Var-Matin (Fréjus / Saint-Raphaël)
Emilien ambassadeur de ses «frères»
Cette fois, Emilien est venu en train. En avril, lors du précédent stage, il n’avait pas pu. « Trop confiné... » Alors Emilien avait avalé en voiture les 867 km de Bordeaux à Beuil. Bien lui en a pris. Ses pairs du Crebat 6 (Centre de ressources des blessés de l’armée de terre) l’ont élu ambassadeur auprès de leurs successeurs. Sans hésiter. Un gage de confiance, autant qu’une reconnaissance. Revoici donc Emilien, 40 ans dont dix-huit au sein de l’armée de terre, quatorze missions en Afghanistan. En août 2014, il est caporal-chef de 1e classe, en Guyane, quand surgissent les symptômes du stress post-traumatique. « Je commençais à ne plus me comprendre, plus me gérer. Les cauchemars m’empêchaient de vivre. Quand tu dois prendre une cuite pour dormir après quatre nuits blanches, ce n’est pas normal... » Emilien alerte alors sa hiérarchie. Il est admis à l’hôpital militaire RobertPicqué. Ergothérapie. Groupes de parole. Un protocole médical est mis en place. « L’armée ne t’abandonne pas. Dans notre état, c’est hyper important d’être compris. » Emilien parvient ainsi à « faire ressortir ce que [il ne peux pas confier aux autres. Même [sa] famille ne peut pas comprendre.» De l’Afghanistan, du Mali, Emilien ne dira donc rien. Préférant couper net dès qu’on évoque ces souvenirs douloureux.

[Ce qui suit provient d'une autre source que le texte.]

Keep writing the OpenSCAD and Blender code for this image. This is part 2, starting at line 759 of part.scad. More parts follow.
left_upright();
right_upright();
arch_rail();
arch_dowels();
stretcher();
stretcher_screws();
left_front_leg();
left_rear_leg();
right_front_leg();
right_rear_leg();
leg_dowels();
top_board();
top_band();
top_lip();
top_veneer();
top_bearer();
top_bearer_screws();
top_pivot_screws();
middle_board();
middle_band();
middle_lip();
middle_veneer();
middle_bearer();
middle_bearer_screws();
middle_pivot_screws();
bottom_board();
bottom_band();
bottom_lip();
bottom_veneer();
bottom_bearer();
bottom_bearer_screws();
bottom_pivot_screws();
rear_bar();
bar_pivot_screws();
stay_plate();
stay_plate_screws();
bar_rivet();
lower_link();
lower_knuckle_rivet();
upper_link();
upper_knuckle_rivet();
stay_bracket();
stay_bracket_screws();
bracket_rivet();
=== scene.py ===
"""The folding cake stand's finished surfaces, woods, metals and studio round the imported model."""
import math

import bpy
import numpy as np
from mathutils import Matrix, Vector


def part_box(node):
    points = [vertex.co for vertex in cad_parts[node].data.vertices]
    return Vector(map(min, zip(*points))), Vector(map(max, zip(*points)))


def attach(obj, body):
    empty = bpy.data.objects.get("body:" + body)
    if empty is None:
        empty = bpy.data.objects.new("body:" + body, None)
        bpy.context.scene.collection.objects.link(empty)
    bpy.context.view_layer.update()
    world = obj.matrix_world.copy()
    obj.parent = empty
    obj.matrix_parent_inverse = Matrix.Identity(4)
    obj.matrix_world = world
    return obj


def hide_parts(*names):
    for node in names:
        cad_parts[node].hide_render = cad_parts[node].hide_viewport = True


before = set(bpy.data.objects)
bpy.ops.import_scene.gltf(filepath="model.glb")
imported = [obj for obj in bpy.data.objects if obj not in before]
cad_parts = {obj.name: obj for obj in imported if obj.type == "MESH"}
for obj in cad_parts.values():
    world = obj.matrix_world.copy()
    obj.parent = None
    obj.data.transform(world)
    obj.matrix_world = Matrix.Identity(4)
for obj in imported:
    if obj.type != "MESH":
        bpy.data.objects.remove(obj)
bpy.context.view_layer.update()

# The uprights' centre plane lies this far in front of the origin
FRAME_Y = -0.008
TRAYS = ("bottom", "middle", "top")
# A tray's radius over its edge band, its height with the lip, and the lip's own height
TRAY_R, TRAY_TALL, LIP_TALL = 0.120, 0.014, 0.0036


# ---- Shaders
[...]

Il confie, en revanche, les tourments qui ont agité sa vie personnelle, alors que l’armée l’avait affecté à l’alerte Guépard «Je ne m’occupais plus de mon petit. Ni de ma femme. La nuit, je descendais au garage, et… »
« Confiance et conscience »
Emilien craque. Marque une pause. Puis se reprend, volontaire, regonflé, pour mesurer le chemin parcouru depuis. Notamment les progrès accomplis à Beuil. « On se construit à travers le sport, les ateliers, le coaching... Le stage t’amène à prendre confiance et conscience. Ça a bien marché pour deux tiers d’entre nous. Après, le retour a été un choc, comme si on était revenu de mission... Alors je me suis forcé à sortir. Ne serait-ce que pour faire les courses. » Pour prolonger l’aventure, les anciens du Crebat 6 ont créé un groupe Facebook. Parce que les liens tissés à Beuil, assure Emilien, « c’est plus que des liens d’amitié. On est des frères! Frères d’armes et frères civils. » Sa famille, biologique celle-là, a perçu les bienfaits du stage pour Emilien. Surtout son fils. «Depuis, on retourne jouer au foot ensemble, on va à la piscine chaque semaine… Plein de trucs que papa, il faisait plus. Même lui, ça se voit qu’il est mieux. »
(1) Dispositif reposant sur des réservistes prêts à intervenir en cas de crise sur le territoire national.